Verizon’s West Region spokesman Scott Charleston said the company remains “excited” to enter Alaska, but could not comment on the timing suggested by GCI or ACS.

“We’re working hard to build a network and are prepared to enter the Alaska market, but in terms of timing what can happen when, I’m not prepared to deliver any of that information,” said Verizon Wireless West Region spokesman Scott Charleston.

Duncan said Verizon’s lack of infrastructure in the state means it could be four to five years before the company has a complete network, which will also depend on the rate customers migrate to 4G LTE phones.

“That said, we recognize ultimately they’ll be a significant competitor,”

Duncan said, “although I see AT&T share more at risk because Verizon’s main claim to fame when they get to Alaska is going to be devices. We’ll still outpace them on coverage. We’ll continue to be the only ones with statewide coverage.

“People who want to buy the coverage buy from us today; people who want devices buy from AT&T because AT&T gets much better devices than we do.”

Duncan also saw a potential plus eventually if it bleeds revenue from ACS.

“In the long run there’s some upside to that given we don’t have any Verizon revenue to lose,” he said. “There’s probably more upside to their entry than downside from loss of subscribers because we’ll hold our own on subscribers.”

Two months after Verizon confirmed it was entering Alaska, ACS announced an additional $20 million in capital expenditures to build its own 4G LTE network in the state.

GCI plan to turn on its higher-speed network this month in Anchorage. GCI is not moving to 4G LTE near-term, rather it is upgrading to what is known as HSPA+. HSPA+, which stands for high-speed packet access, offers faster speeds than 3G but does not require the full fiber-optic build-out needed for 4G LTE.

ACS has stated that its 4G LTE network will be 10 times as fast as current 3G networks and twice as fast as HSPA+.

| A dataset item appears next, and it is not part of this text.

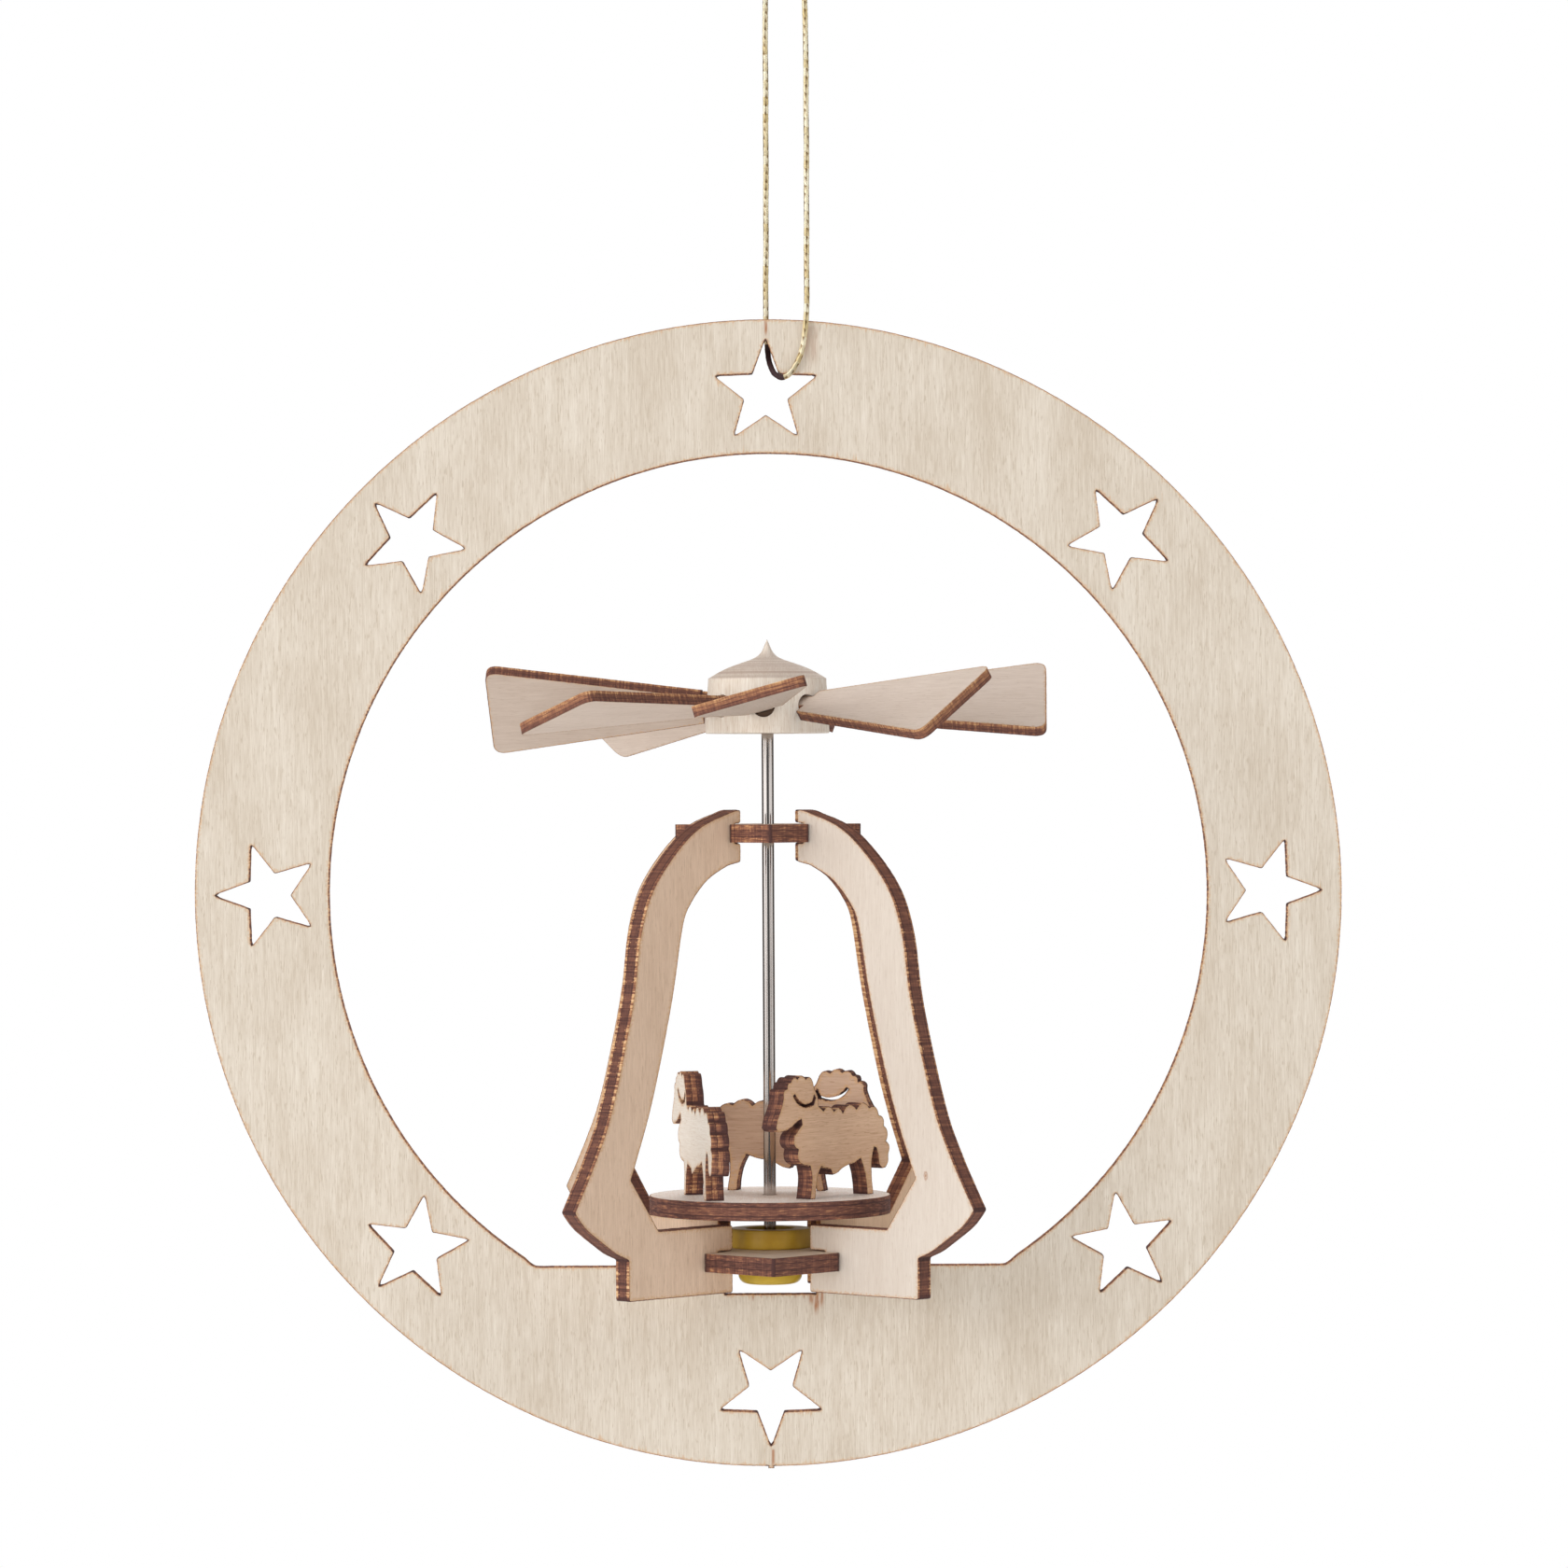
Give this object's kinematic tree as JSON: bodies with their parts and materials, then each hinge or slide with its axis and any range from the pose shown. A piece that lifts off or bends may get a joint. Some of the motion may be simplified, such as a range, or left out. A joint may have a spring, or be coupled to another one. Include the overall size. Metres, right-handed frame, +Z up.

ACS and GCI each posted a net loss for the second quarter after both companies incurred significant expenses for retiring and reissuing long-term debt. GCI retired $320 million worth of notes due in 2014, recording an expense of $9.1 million and posting a net loss for the quarter of $2 million.

ACS recorded a $13.4 million expense related to refinancing of $120 million in notes due in 2018, and posted a net loss for the quarter of $3.6 million.

GCI Chief Financial Officer John Lowber cited the troop deployment to Afghanistan of more than 4,000 soldiers from Fort Wainwright in Fairbanks as the major factor in flat revenue in the second quarter. GCI attributed the loss of 1,100 wired access lines, 1,000 basic video subscribers and more than 300 wireless subscribers to the deployment.

Overall gross revenues for GCI increased by $5.8 million in the second quarter compared to the second quarter of 2010, but higher overhead expenses cut into operating revenues by about $3 million.

GCI still expects its TERRA-Southwest project to be complete this year, which will bring broadband access to about 30,000 residents in Southwest Alaska. The project is being funded with a $44 million grant from the 2009 stimulus bill and a $44 million low-interest federal loan.

Despite the flat second quarter and some additional capital expenditures, GCI affirmed its annual guidance that anticipated gross revenues of $685 million to $700 million. Gross revenue through two quarters is $332.9 million.

“We have to acknowledge we’re running a bit behind plans so far this year, but we’ve also accomplished a great deal that will further strengthen us in the market and ultimately be reflected in our financial performance,” Lowber said.

ACS grew its overall revenue by about $500,000 year-over-year to $84.9 million in the quarter; gross revenue is up about $5 million from 2010 year-to-date.

ACS, which lost its second-place spot in market share to GCI last year, continues to grow its operating income. ACS posted a $4.2 million increase year-over-year in second quarter operating income, and is up nearly $9 million year-to-date.